The DEA’s confidential sources recorded a series of telephone calls and in-person meetings with the three men, for which Georgescu served as a broker. The defendants agreed to provide the “large quantities” of weapons to the supposed FARC representatives “with the specific understanding that the weapons would be used to kill Americans and, in particular, to shoot down American helicopters and airplanes.” On top of that, Romagnoli was to procure fraudulent end-user certificates (EUCs) for the military-grade weaponry.

Georgescu, Vintila and Romagnoli were extradited to the US in February 2015 and charged with two separate terrorism offenses: conspiracy to kill US officers or employees and conspiracy to provide material support or resources to a designated foreign terrorist organization. The three defendants each face life in prison for the first charge and a maximum sentence of 15 years for the second, according to the Justice Department.

In court this week, though, Georgescu claimed that he actually arranged the deal on behalf of the CIA.

Indeed, the Romanian-cum-American called the CIA tip line in 2012 to warn that he had been approached by a fellow countryman in Los Angeles, California to broker a weapons sale, but had declined to participate, according to transcripts of the calls obtained by CNNMoney from the court file. Instead he wanted to expose the criminals.

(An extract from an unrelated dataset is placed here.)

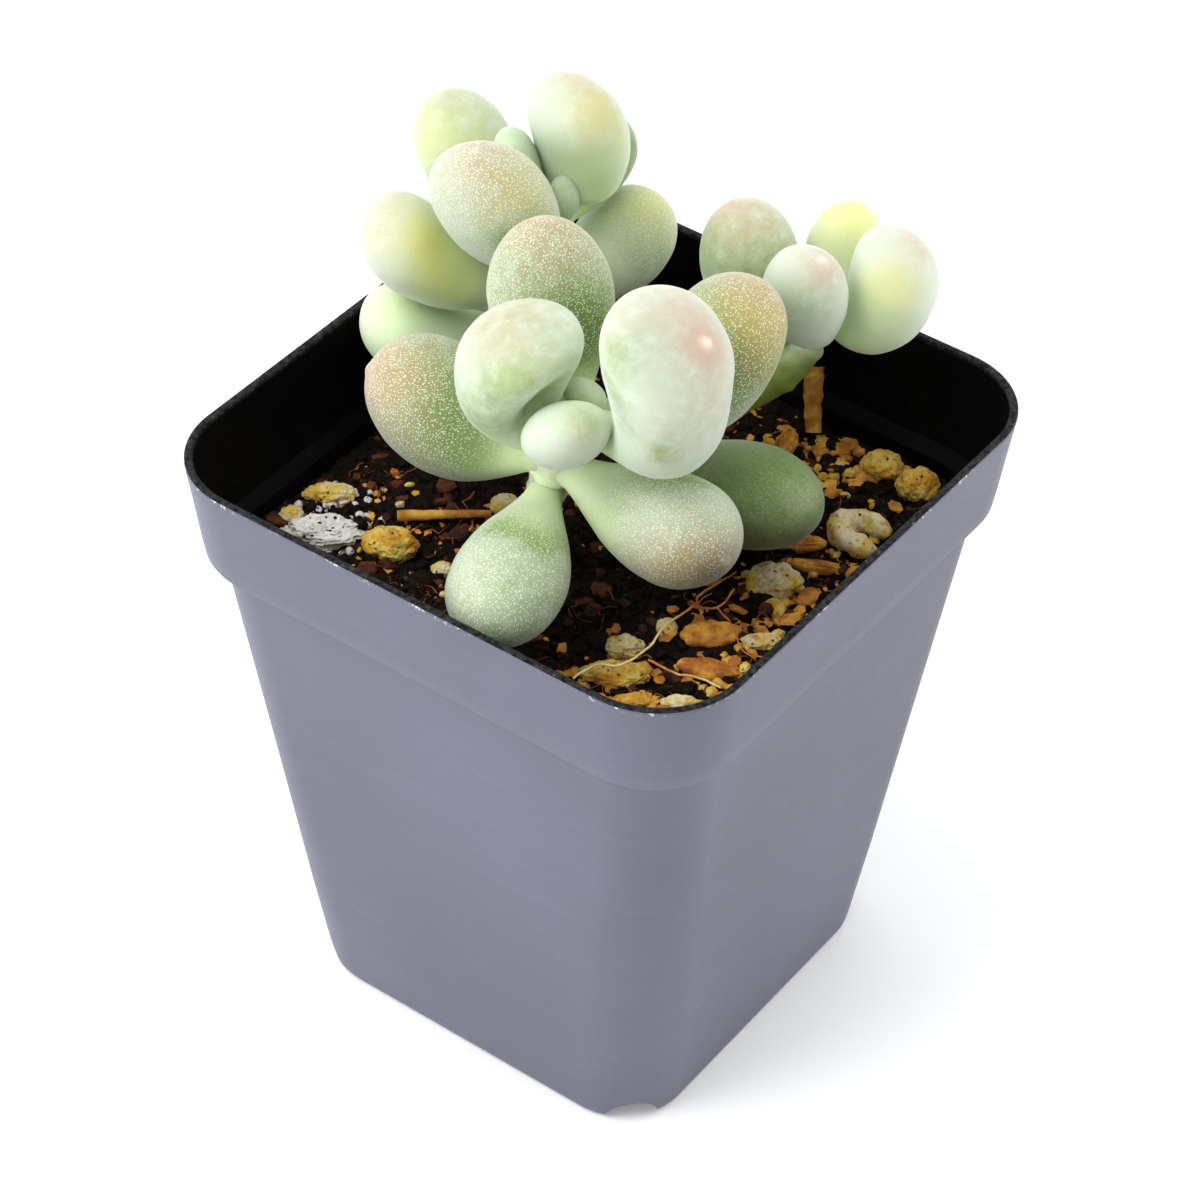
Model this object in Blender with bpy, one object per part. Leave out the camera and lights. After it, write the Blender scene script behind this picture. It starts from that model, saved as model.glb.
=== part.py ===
"""A clump of graptopetalum in its square nursery pot.

Sizes below are in millimetres and become metres as the meshes are made. The pot stands on z = 0 with
its middle on the Z axis and its sides along X and Y. The near corner of the photograph is at -X, -Y.
"""
import math

import bmesh
import bpy
import numpy as np
from mathutils import Matrix, Vector, noise

MM = 0.001
GAP = 0.3
WELD = 0.02
SHARP_FROM = 40

# The pot: a tapered square with round corners, and a band under the rim that stands proud.
POT_HEIGHT = 76.5
RIM_HALF = 35.0
RIM_CORNER = 10.5
BAND_BOTTOM_Z = 64.2
BAND_BOTTOM_HALF = 33.6
BAND_BOTTOM_CORNER = 9.9
BODY_TOP_Z = 63.6
BODY_TOP_HALF = 32.0
BODY_TOP_CORNER = 9.0
BASE_HALF = 24.3
BASE_CORNER = 8.2
BASE_EDGE = 0.6
WALL = 1.0
FLOOR = 1.5
RIM_ROUND = 0.25
LEDGE_SLOPE = 0.2
NOTCH_RADIUS = 3.0
NOTCH_FROM = 25.5
NOTCH_TO = 36.0
CORNER_STEPS = 6

# The soil fills the pot to about 15 mm below the rim.
SOIL_TOP = 61.5
SOIL_CELLS = 28
SOIL_BUMP = 0.5
SOIL_LEVEL_EDGE = 0.12
SEAT_FADE = 4.0

# A loose piece is cut flat below this part of its half height.
LUMP_FLAT = 0.6
LUMP_NOISE = 1.7

# Stems: the points of each middle line, from where it leaves its hole up to its tip.
STEM_FOOT_Z = 50.0
STEM_HOLE_ROOM = 0.4
SOIL_HOLE_OVER = 3.3
STEM_LINES = {
    "front": [(-8.5, 3.0, 62.0), (-9.5, 1.0, 72.0), (-9.5, -1.0, 80.0), (-8.5, -3.0, 86.0),
              (-8.0, -4.2, 89.5)],
    "back": [(14.0, 17.5, 62.0), (13.5, 18.0, 72.0), (13.5, 17.5, 82.0), (14.0, 17.5, 90.5)],
    "right": [(9.0, 3.5, 62.0), (14.5, -1.0, 68.2), (19.0, -5.5, 72.0), (22.5, -9.0, 76.0),
              (24.5, -11.0, 80.5), (25.3, -11.7, 82.0)],
}
# Radius of each stem as it leaves the soil, at its leafy part, and near its tip.
STEM_RADII = {
    "front": [(62.0, 2.1), (74.0, 1.8), (82.0, 1.3), (89.0, 0.9)],
    "back": [(62.0, 2.2), (74.0, 2.0), (84.0, 1.4), (90.0, 0.9)],
    "right": [(62.0, 2.0), (73.0, 1.9), (78.0, 1.3), (82.0, 0.9)],
}
STEM_TIP_Z = {"front": 88.0, "back": 89.5, "right": 81.6}
STEM_TIP_EDGE = 0.35
STEM_TIP_TAPER = 0.55
# A stem is upright below STEM_LEAN_Z, in its hole, and follows its line above that.
STEM_LEAN_Z = 62.8
STEM_UPRIGHT = 5.0
STEM_RING_STEP = 2.2
STEM_SIDES = 12
# The small young leaves that are still fused to a stem's tip.
YOUNG_LEAVES = {
    "front": [dict(height=86.6, turn=40, rise=50, length=5.0, width=3.4, thick=3.0)],
    "back": [dict(height=88.0, turn=128, rise=64, length=12.8, width=6.6, thick=5.0),
             dict(height=86.5, turn=-72, rise=77, length=7.5, width=5.0, thick=4.4)],
    "right": [],
}
YOUNG_WIDEST = 0.6
YOUNG_SIDES = 10
YOUNG_RINGS = 8

# Leaves: a leaf's base lies just outside the middle line of its stem.
LEAF_OFFSET = 1.8
LEAF_NECK = 0.3
LEAF_SIDES = 12
LEAF_RINGS = 11

ROOT_RADIUS = 0.32


def clear_scene():
    for item in list(bpy.data.objects):
        bpy.data.objects.remove(item, do_unlink=True)


def material(name, colour, roughness):
    mat = bpy.data.materials.new(name)
    mat.use_nodes = True
    shader = mat.node_tree.nodes["Principled BSDF"]
    shader.inputs["Base Color"].default_value = (*colour, 1.0)
    shader.inputs["Roughness"].default_value = roughness
    return mat


def finish(name, bm, mat):
    """Turn a mesh that was modelled in millimetres into a named object in metres."""
    bmesh.ops.scale(bm, vec=(MM, MM, MM), verts=bm.verts)
    bmesh.ops.recalc_face_normals(bm, faces=bm.faces)
    mesh = bpy.data.meshes.new(name)
    bm.to_mesh(mesh)
    bm.free()
    mesh.shade_smooth()
    mesh.set_sharp_from_angle(angle=math.radians(SHARP_FROM))
    mesh.materials.append(mat)
    item = bpy.data.objects.new(name, mesh)
    bpy.context.scene.collection.objects.link(item)
    return item


def as_cutter(item):
    item.hide_render = True
    item.display_type = "WIRE"
    return item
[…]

"Yes, I was just try to be useful to the US government, because I love that country, and you know I am so proud to be a US citizen," Georgescu told a CIA phone operator, the transcript reads. "I am not going to help these people... maybe is a case for you."

He added that he had once worked with the FBI in Las Vegas, Nevada as a cooperative witness, had performed secret operations and offered to work for the spy agency.

"Every time when FBI needed me for Russians, Romanians which they do a lot of bad things in US, I help them," Georgescu said. "And with my help, a lot of government confiscated a lot of cash, a lot of houses, a lot of cars... you know... I bring some money to the Uncle Sam all the time."

The CIA phone operator, an agency employee staffing a tip line that receives both credible information about national security matters and conspiracy theories and unsolicited offers of help, promised to look into the matter, the transcript reads.

"Let me work for you, and I give you more information," Georgescu told the operator. "You just give me a call, or someone, and tell me, 'go forward’. And I go forward."

That call never came.

Over the next two years, Georgescu spent $7,000 traveling to Albania, Bulgaria, Germany, Italy and Montenegro, working to broker the deal. Still, he told federal prosecutor Ilan Graff and members of the jury from the stand, he was working for the CIA.

"Let's talk about the one-man investigation you embarked on," Graff said, pointing at the transcript, CNNMoney reported. "Can you show me where... it tells you to obtain a weapons supplier from Russia?"

"Everything I did, I did for the United States government and the people in this country," Georgescu repeatedly answered.